Commercial Kubernetes distributions include monitoring (and metrics and logging) for individual Kubernetes clusters and all the included namespaces, typically delivered by an integration of several hardened open-source programs. Atop these distributions, almost all container management systems include (or offer the ability to add) integrated global monitoring of multiple clusters, with drill down to the individual namespace. Hyperscalers each offer a similar capability for their individual clouds and may also include some network and edge monitoring. But monitoring is not enough. Monitoring is a visualization (or alerting) on specific information that you (or the provider) defined in advance. In a complex distributed environment, you need observability. Observability extends beyond monitoring, allowing you to determine what’s important by watching how the system performs over time (and asking relevant questions about it). Similar to traditional monitoring, the outputs may include visualizations of current state, system history or even trend analysis to forecast a future state, but the questions (and answers) morph according to the actual state and history of the system. Observability systems are often “intelligent,” with the ability to tie together inputs from various sources in the software/hardware stack to provide the user with added insights with the goal, e.g., to identify the source of a problem (or warn of a future problem). Depending on the nature of the information being delivered, you may have the option to see it on a dashboard – to receive an alert – or to output the information to other presentation tools for reporting.

Sources – Coverage; Investment and Time to Production?

A successful observability system needs to have access to data from the right sources – the software, hardware systems and even components that are critical to a customer’s system availability, security, and performance.
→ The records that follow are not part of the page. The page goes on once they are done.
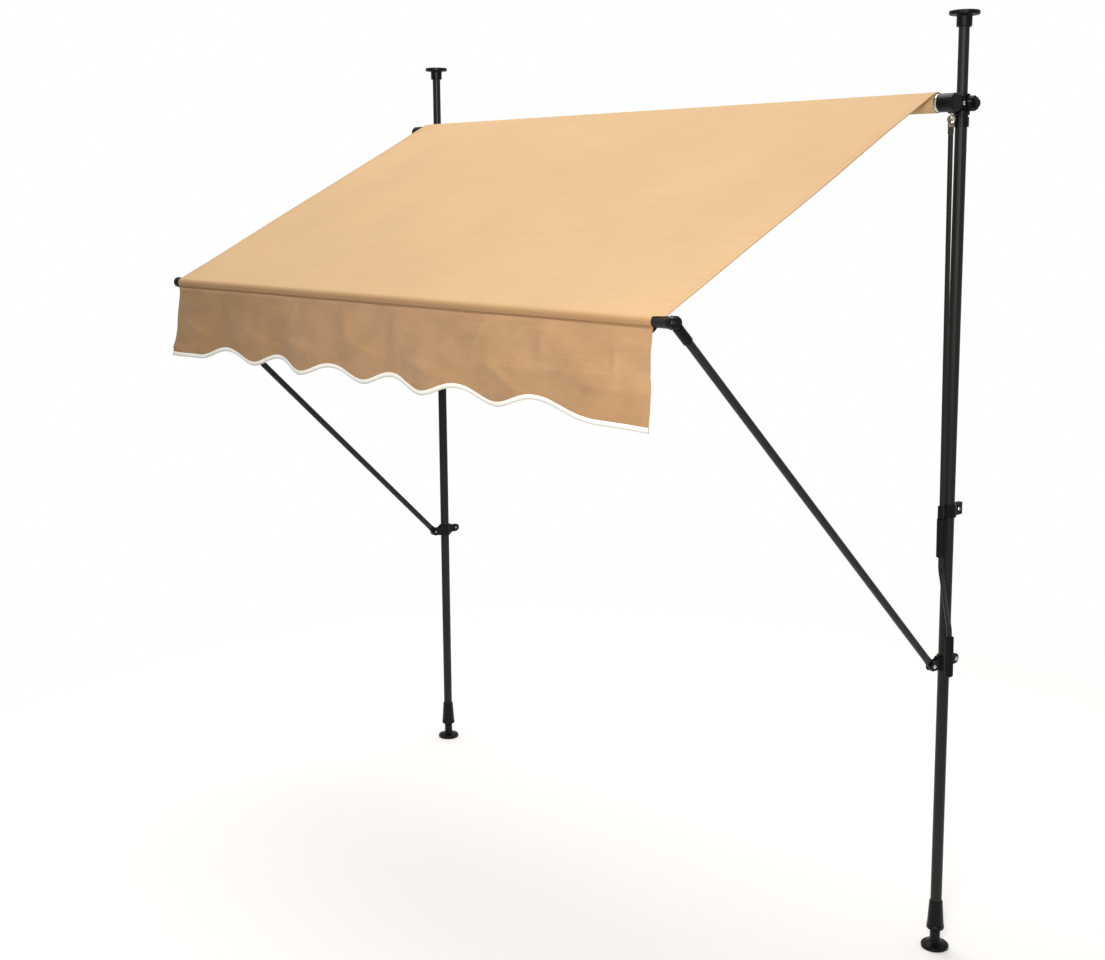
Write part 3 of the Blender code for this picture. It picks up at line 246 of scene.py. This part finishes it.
def ramp(tree, factor, stops):
    """A colour picked by the factor from the stops."""
    node = tree.nodes.new("ShaderNodeValToRGB")
    spots = node.color_ramp.elements
    while len(spots) < len(stops):
        spots.new(0.5)
    for spot, (position, colour) in zip(spots, stops):
        spot.position = position
        spot.color = (*colour, 1.0)
    tree.links.new(factor, node.inputs["Fac"])
    return node.outputs["Color"]


def bump(tree, height, shader, strength, distance):
    """Fine relief, too small for the mesh."""
    node = tree.nodes.new("ShaderNodeBump")
    node.inputs["Strength"].default_value = strength
    node.inputs["Distance"].default_value = distance
    tree.links.new(height, node.inputs["Height"])
    tree.links.new(node.outputs["Normal"], shader.inputs["Normal"])


def shade(colour, share):
    """The colour made darker or lighter."""
    return tuple(min(part * share, 1.0) for part in colour)


def toned(tree, tone, colour, stops, shader):
    """Vary the base colour: each stop has its place in the tone and its share of the colour."""
    shades = [(position, shade(colour, share)) for position, share in stops]
    tree.links.new(ramp(tree, tone, shades), shader.inputs["Base Color"])


def roughened(tree, field, shader, swing, low):
    """Vary the roughness upwards from its lowest value."""
    rough = maths(tree, "ADD", maths(tree, "MULTIPLY", field, swing), low)
    tree.links.new(rough, shader.inputs["Roughness"])


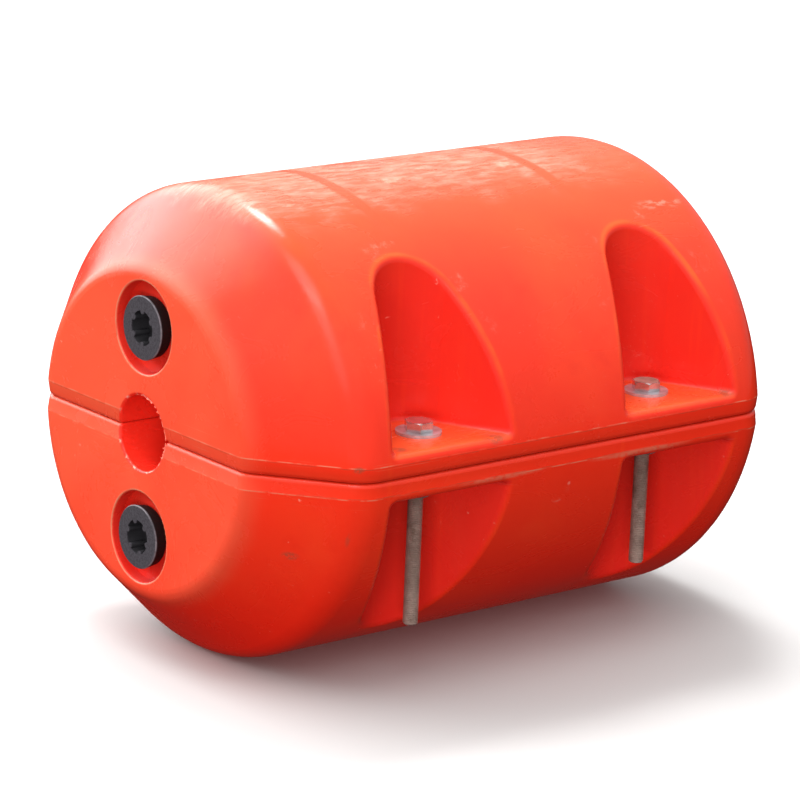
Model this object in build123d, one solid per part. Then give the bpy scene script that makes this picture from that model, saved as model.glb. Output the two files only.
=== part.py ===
from build123d import *
from math import atan2, cos, pi, radians, sin, sqrt, tan
import os

# A pipe float: two hollow moulded halves bolted together round a pipe.
# Sizes are in millimetres. The bore runs along X, the halves meet at Z = 0 and the filler plugs
# are on the -X end, which the names call near. The side at -Y is called front.

# Outline of each half
body_length = 700.0
half_height = 250.0
back_radius = 276.0
end_depth = 82.0
end_height = 172.0
end_half_width = 174.0
back_edge_radius = 42.0
end_edge_radius = 20.0
wall = 8.0

# Drafted rim where the halves meet
rim_height = 16.0
rim_inset = 3.0
rim_edge_radius = 5.0

# Pipe bore
bore_radius = 40.0
bore_edge_radius = 3.0

# Bolts from the edge of the end slope and from the side, and their pockets
bolt_end_distance = 112.0
bolt_side_distance = 60.8
pocket_radius = 45.0
pocket_flare = 26.0
pocket_draft = 2.0
ledge_height = 25.0
pocket_floor_radius = 6.0
pocket_edge_radius = 9.0

# Bolts, nuts and washers
bolt_radius = 8.0
near_bolt_length = 208.0
far_bolt_length = 193.0
bolt_tip_chamfer = 1.5
hex_across_flats = 27.0
hex_chamfer_angle = 30.0
head_height = 10.0
nut_height = 13.0
washer_radius = 24.0
washer_thickness = 3.0
washer_clearance = 0.75
bolt_hole_clearance = 1.0
thread_clearance = 0.15

# Filler plugs and their seats
plug_offset = 112.0
recess_radius = 48.5
recess_depth = 14.0
recess_edge_radius = 2.0
boss_depth = 26.0
plug_head_radius = 34.0
plug_head_thickness = 13.5
plug_head_taper = 9.0
plug_edge_chamfer = 1.2
plug_thread_radius = 25.0
plug_thread_length = 24.0
plug_clearance = 0.2
socket_radius = 18.4
socket_ridge_radius = 3.0
socket_ridge_reach = 14.6
socket_lobes = 6
socket_depth = 20.0
seal_radius = 30.0
seal_thickness = 2.5

# Places that follow from the sizes
centre_drop = back_radius - half_height
back_half_width = sqrt(back_radius**2 - centre_drop**2)
end_x = body_length / 2
back_x = end_x - end_depth
bolt_x = back_x - bolt_end_distance
bolt_y = back_half_width - bolt_side_distance
recess_floor_x = recess_depth - end_x
seal_face_x = recess_floor_x - seal_thickness
head_seat = ledge_height + washer_thickness
touch = 0.01


def width_at(z, half_width, height):
    # Half the width at z of an arc that stands on Z = 0.
    radius = (half_width**2 + height**2) / (2 * height)
    return sqrt(radius**2 - (z - height + radius) ** 2)


def outer_face(x, half_width, height):
    # The arched section of the outside across the bore at x.
    arc = ThreePointArc((x, -half_width, 0), (x, 0, height), (x, half_width, 0))
    return make_face([arc, Line(arc @ 1, arc @ 0)])


def inner_face(x, half_width, height):
    # The same section one wall further in, with its feet sloped as the rim is.
    knee = width_at(rim_height, half_width, height)
    foot = knee - rim_inset * (rim_height - wall) / rim_height
    arc = ThreePointArc((x, -knee, rim_height), (x, 0, height), (x, knee, rim_height))
    return make_face([arc, *Polyline(arc @ 1, (x, foot, wall), (x, -foot, wall), arc @ 0).edges()])


def arched_solid(section, inset):
    # The straight back with a slope down to each end, drawn in all round by the inset.
    slope = atan2(back_half_width - end_half_width, end_depth)
    end_inset = inset * tan((pi / 2 - slope) / 2)
    end = (end_x - inset, end_half_width - end_inset, end_height - end_inset)
    back = (back_x - inset * tan(slope / 2), back_half_width - inset, half_height - inset)
    stations = [(-end[0], *end[1:]), (-back[0], *back[1:]), back, end]
    return loft([section(*station) for station in stations], ruled=True)


def arcs_at(solid, x):
    # The arched edges of a solid at plus and minus x.
    arcs = solid.edges().filter_by(GeomType.CIRCLE)
    return [edge for edge in arcs if abs(abs(edge.center().X) - x) < touch]


def draft_rim(solid):
    # Slope the foot of the outside in towards the face where the halves meet.
    foot = solid.faces().sort_by(Axis.Z)[0]
    return chamfer(foot.edges(), length=rim_inset, length2=rim_height, reference=foot)


def outside():
    # The rounded outside of one half, before anything is cut into it.
    body = arched_solid(outer_face, 0)
    body = fillet(arcs_at(body, back_x), back_edge_radius)
    body = fillet(arcs_at(body, end_x), end_edge_radius)
    body = draft_rim(body)
    return fillet(body.faces().sort_by(Axis.Z)[0].edges(), rim_edge_radius)


def pocket_block(grow, base, floor_radius):
    # The space of a side pocket about its bolt: a round back with walls that flare outwards.
    radius = pocket_radius + grow
    flare = radians(pocket_flare)
    run = bolt_side_distance + 2 * radius
    back = ThreePointArc(
        (radius * cos(flare), radius * sin(flare)), (0, radius), (-radius * cos(flare), radius * sin(flare))
    )
    left = Line(back @ 1, back @ 1 + Vector(-sin(flare), -cos(flare)) * run)
    right = Line(back @ 0 + Vector(sin(flare), -cos(flare)) * run, back @ 0)
    plan = make_face([back, left, Line(left @ 1, right @ 0), right])
    block = extrude(plan, amount=half_height, taper=-pocket_draft)
    if floor_radius:
        foot = block.faces().sort_by(Axis.Z)[0].edges()
        block = fillet(foot.sort_by(Axis.Y)[1:], floor_radius)
    return Pos(0, 0, base) * block


def bolt_places():
    # Name, place and shank length of each bolt.
    for end, side_x, length in (("near", -1, near_bolt_length), ("far", 1, far_bolt_length)):
        for side, side_y in (("front", -1), ("back", 1)):
            yield f"{end}_{side}", side_x * bolt_x, side_y * bolt_y, length


def at_bolt(x, y, shape):
    # Turn a pocket shape so that it opens to its own side of the float.
    return Pos(x, y, 0) * Rot(0, 0, 0 if y < 0 else 180) * shape


def on_back(edge):
    middle = edge @ 0.5
    return abs(sqrt(middle.Y**2 + (middle.Z + centre_drop) ** 2) - back_radius) < touch


def cut_pockets(body):
    block = pocket_block(0, ledge_height, pocket_floor_radius)
    for name, x, y, length in bolt_places():
        tool = at_bolt(x, y, block)
        cut = body - tool
        mouth = [edge for edge in new_edges(body, tool, combined=cut) if on_back(edge)]
        body = fillet(mouth, pocket_edge_radius)
        body -= Pos(x, y, 0) * Cylinder(bolt_radius + bolt_hole_clearance, 3 * ledge_height)
    return body


def rod_x(radius, x_from, x_to, z=0.0):
    # A round bar along X.
    return Pos((x_from + x_to) / 2, 0, z) * Rot(0, 90, 0) * Cylinder(radius, x_to - x_from)


def cut_bore(body):
    bore = rod_x(bore_radius, -body_length, body_length)
    cut = body - bore
    mouth = [edge for edge in new_edges(body, bore, combined=cut) if edge.length < body_length / 2]
    return fillet(mouth, bore_edge_radius)


def cut_plug_seat(body):
    recess = rod_x(recess_radius, -body_length, recess_floor_x, plug_offset)
    cut = body - recess
    rim = [edge for edge in new_edges(body, recess, combined=cut) if abs(edge.center().X + end_x) < touch]
    body = fillet(rim, recess_edge_radius)
    return body - rod_x(plug_thread_radius + plug_clearance, -end_x, recess_floor_x + boss_depth, plug_offset)


def hollow():
    # The space inside one half, which leaves the wall round every pocket, the bore and the plug.
    space = arched_solid(inner_face, wall)
    block = pocket_block(wall, 0, 0)
    for name, x, y, length in bolt_places():
        space -= at_bolt(x, y, block)
    space -= rod_x(bore_radius + wall, -body_length, body_length)
    space -= rod_x(recess_radius + wall, -body_length, recess_floor_x + wall, plug_offset)
    return space - rod_x(plug_thread_radius + wall, -body_length, recess_floor_x + boss_depth, plug_offset)


def half_shell():
    return cut_plug_seat(cut_bore(cut_pockets(outside()))) - hollow()


def hex_block(height, both_ends):
    # A hexagonal prism on Z = 0 with its corners turned off at the top, or at both ends.
    corner = hex_across_flats / 2 / cos(pi / 6)
    drop = (corner - hex_across_flats / 2) * tan(radians(hex_chamfer_angle))
    prism = extrude(RegularPolygon(corner, 6), height)
    inner = hex_across_flats / 2
    foot = [(inner, 0), (corner, drop)] if both_ends else [(corner, 0)]
    profile = Polyline((0, 0), *foot, (corner, height - drop), (inner, height), (0, height), close=True)
    return prism & revolve(Plane.XZ * make_face(profile), Axis.Z)


def hex_bolt(length):
    shank = Pos(0, 0, -length / 2) * Cylinder(bolt_radius, length)
    shank = chamfer(shank.edges().sort_by(Axis.Z)[0], bolt_tip_chamfer)
    return hex_block(head_height, False) + shank


def hex_nut():
    return hex_block(nut_height, True) - Cylinder(bolt_radius + thread_clearance, 3 * nut_height)


def washer():
    ring = Circle(washer_radius) - Circle(bolt_radius + washer_clearance)
    return extrude(ring, washer_thickness)


def socket_face():
    # A round socket with ridges that the key pushes against.
    ridge = Circle(socket_ridge_radius)
    centre = socket_ridge_reach + socket_ridge_radius
    face = Circle(socket_radius)
    for turn in range(socket_lobes):
        face -= Rot(0, 0, turn * 360 / socket_lobes) * Pos(centre, 0) * ridge
    return face


def filler_plug():
    # Built upright on the seal face: head above, threaded shank below, socket from the top.
    base_radius = plug_head_radius - plug_head_thickness * tan(radians(plug_head_taper))
    head = Pos(0, 0, plug_head_thickness / 2) * Cone(base_radius, plug_head_radius, plug_head_thickness)
    head = chamfer(head.edges().sort_by(Axis.Z)[-1], plug_edge_chamfer)
    shank_length = plug_thread_length + seal_thickness
    shank = Pos(0, 0, -shank_length / 2) * Cylinder(plug_thread_radius, shank_length)
    socket = Pos(0, 0, plug_head_thickness - socket_depth) * extrude(socket_face(), 2 * socket_depth)
    return head + shank - socket


def plug_seal():
    ring = Circle(seal_radius) - Circle(plug_thread_radius + plug_clearance)
    return extrude(ring, -seal_thickness)


def in_seat(shape, turn):
    # Lay an upright plug shape into the seat on the near end.
    return Pos(seal_face_x, 0, plug_offset) * Rot(0, -90, 0) * Rot(0, 0, turn) * shape


def turned_over(shape):
    # The lower half is the upper half turned over about the bore.
    return Rot(180, 0, 0) * shape


def pieces():
    upper = half_shell()
    yield "upper_shell", upper
    yield "lower_shell", turned_over(upper)
    plug, seal = filler_plug(), plug_seal()
    yield "upper_filler_plug", in_seat(plug, 0)
    yield "upper_plug_seal", in_seat(seal, 0)
    yield "lower_filler_plug", turned_over(in_seat(plug, 15))
    yield "lower_plug_seal", turned_over(in_seat(seal, 15))
    nut, ring = hex_nut(), washer()
    for name, x, y, length in bolt_places():
        yield f"bolt_{name}", Pos(x, y, head_seat) * hex_bolt(length)
        yield f"head_washer_{name}", Pos(x, y, ledge_height) * ring
        yield f"nut_washer_{name}", Pos(x, y, -head_seat) * ring
        yield f"nut_{name}", Pos(x, y, -head_seat - nut_height) * nut


os.makedirs("parts", exist_ok=True)
for node, shape in pieces():
    export_step(shape, f"parts/{node}.step")
    print(node, round(shape.volume / 1000, 2), "cm3")
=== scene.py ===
from math import cos, pi, radians, sin, tan

import bmesh
import bpy
from mathutils import Matrix, Vector, noise


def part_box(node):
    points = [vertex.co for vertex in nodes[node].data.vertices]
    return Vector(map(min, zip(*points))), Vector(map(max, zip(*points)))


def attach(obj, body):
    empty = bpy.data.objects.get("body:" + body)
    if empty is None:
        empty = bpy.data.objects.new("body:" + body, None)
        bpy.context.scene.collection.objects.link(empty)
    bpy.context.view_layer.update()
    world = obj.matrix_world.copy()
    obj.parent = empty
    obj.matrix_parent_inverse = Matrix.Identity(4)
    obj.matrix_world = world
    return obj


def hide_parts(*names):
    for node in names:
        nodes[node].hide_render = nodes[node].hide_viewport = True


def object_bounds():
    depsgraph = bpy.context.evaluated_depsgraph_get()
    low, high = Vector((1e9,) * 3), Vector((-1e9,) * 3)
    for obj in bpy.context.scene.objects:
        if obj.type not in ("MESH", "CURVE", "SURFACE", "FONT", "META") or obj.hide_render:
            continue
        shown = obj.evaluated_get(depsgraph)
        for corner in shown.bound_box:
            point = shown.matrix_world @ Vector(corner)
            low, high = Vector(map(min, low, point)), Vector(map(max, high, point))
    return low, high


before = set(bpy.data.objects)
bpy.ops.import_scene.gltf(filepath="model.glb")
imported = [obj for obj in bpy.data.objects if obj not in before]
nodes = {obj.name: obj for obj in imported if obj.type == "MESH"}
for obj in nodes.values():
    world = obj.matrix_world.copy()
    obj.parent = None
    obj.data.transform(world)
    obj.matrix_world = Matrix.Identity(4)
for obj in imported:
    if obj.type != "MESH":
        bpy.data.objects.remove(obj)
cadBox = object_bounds()
boltPlaces = ("near_front", "near_back", "far_front", "far_back")
print("stage: frame loaded,", len(nodes), "nodes")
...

Critical sources can range from the component level to an entire ecosystem. A customer using specialized compute processors (as product or as a service) for graphics, video or training will need to be certain that data collectors are available for the specific components driving system performance. At the system level, a customer who has standardized on a particular storage solution (e.g., NetApp) across both on-premises and the cloud may wish to leverage an observability system (e.g., NetApp Cloud Insights) that can offer detailed analytics about how this storage – either on- prem or in the cloud – is performing and being used. At a full ecosystem level, customers who decide to use VMware Cloud across on-premises and multiple disparate cloud environments may find Tanzu Mission Control with Tanzu Observability by Wavefront to be an interesting alternative for managing the combination of container and virtual machine environments. Independent observability solutions with a more extensive history in the space (e.g., Dynatrace, Sumo Logic, Datadog etc.) may offer a broader set of pre-packaged collectors on their menu. In addition to pre-packaged collectors, some of these independent observability providers offer the user the option to write their own collectors. This last alternative offers the flexibility to cover the broadest set of required inputs but requires a higher upfront investment to put the system in production (and maintain it over time). Customers will want to strike a balance.

Beyond Observability – AIOps

Perhaps the most critical consideration for a buyer selecting a global management solution is its current (and future) capabilities for AIOps. Observability has rapidly become table-stakes for providers offering global management of container and multi-cloud environments. But automation is rapidly becoming essential to successful operation of a scaled-out distributed and multi-cloud environment. The volume of tasks that must be managed – and the speed at which events must be handled demand autonomic response. This is already a visible requirement in managing container security – given the new attack surfaces, and the speed at which different services and images are established (and shut down), an Enterprise system cannot wait for a human to make decisions; a machine must do it on their behalf. But this requirement is rapidly becoming relevant for the entire computing ecosystem. Distributed container and multi-cloud systems must be adaptive – adjusting to changing conditions without the need for human intervention. This automation requires artificial intelligence for IT operations (AIOps). AIOps is the application of artificial intelligence (AI), such as machine learning, to automate and streamline operational workflows. Enterprise buyers intending to scale a modern computing architecture need to select solutions that are capable (now or in the near future) of providing this functionality. In a universe where microservices drive the need to manage tens to hundreds of thousands of “systems,” you will need AIOps to automatically (and securely) address changing system conditions without the need for human intervention.